You should be familiar with my views on the continuing erosion of the tax incentives available for leasing in the US. Now we are beginning to see some of the same things occurring in the UK. As an example, certain provisions of the UK’s Finance Act of 2006 limit the availability to lessors of writing down allowances/depreciation. Under these provisions, certain leases, previously treated as tax leases and now referred to as ‘long funding leases,’ will be viewed as nontax leases by the tax authorities. The intent, and effect, is to reduce the ability of lessors to transfer tax benefits to loss making lessees by shifting the tax ownership of these transactions to the lessee.
 
What I am sure is an unintended effect of the regulation, however, is to raise the possibility of UK lessors now being able, with the right structure, to provide lessees a synthetic lease product. For those of you not familiar with synthetic leases, a synthetic is a lease that, for financial accounting purposes, is off balance sheet (i.e., an operating lease) to the lessee. For tax purposes, however, the lessee is viewed as being the owner and deducts the tax depreciation, making the transaction, in essence, an off balance sheet loan. Kind of crazy, but it works and is fairly common in the US, particularly in corporate aircraft.

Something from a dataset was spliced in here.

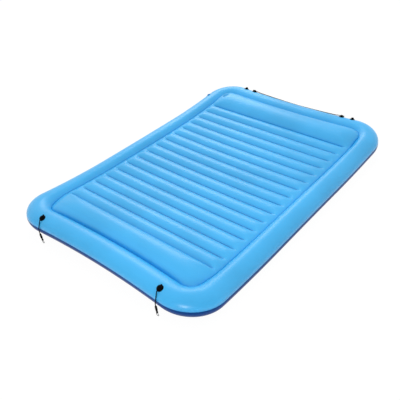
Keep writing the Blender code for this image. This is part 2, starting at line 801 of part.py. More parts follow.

The new UK tax regime applies to certain leases of plant and machinery that are presumed to function as financing transactions. These leases are referred to as funding leases. A funding lease is any lease classified as a finance/capital lease for accounting purposes. A lease classified as an operating lease for accounting purposes also may be a funding lease if either (1) the net present value of the payments is greater than 80% of the fair market value, or (2) the term of the lease is more than 65% of the remaining economic life of the asset. It is these two secondary tests for operating leases that opens the door to offering synthetic leases.
 
Under the 2006 Act, lessors in transactions referred to as long funding leases will no longer be able to deduct the tax depreciation. This depreciation will, instead, now go to the lessee. A long funding lease, in general, is any funding lease (as roughly defined above) longer than 7 years. So, now you have one component of the synthetic lease – tax ownership by the lessee. The missing piece is the operating lease classification. If, however, the lease is an operating lease, and qualifies as a funding lease due to either the NPV or economic life test discussed earlier, you also have the off balance sheet piece. Voila – a synthetic lease!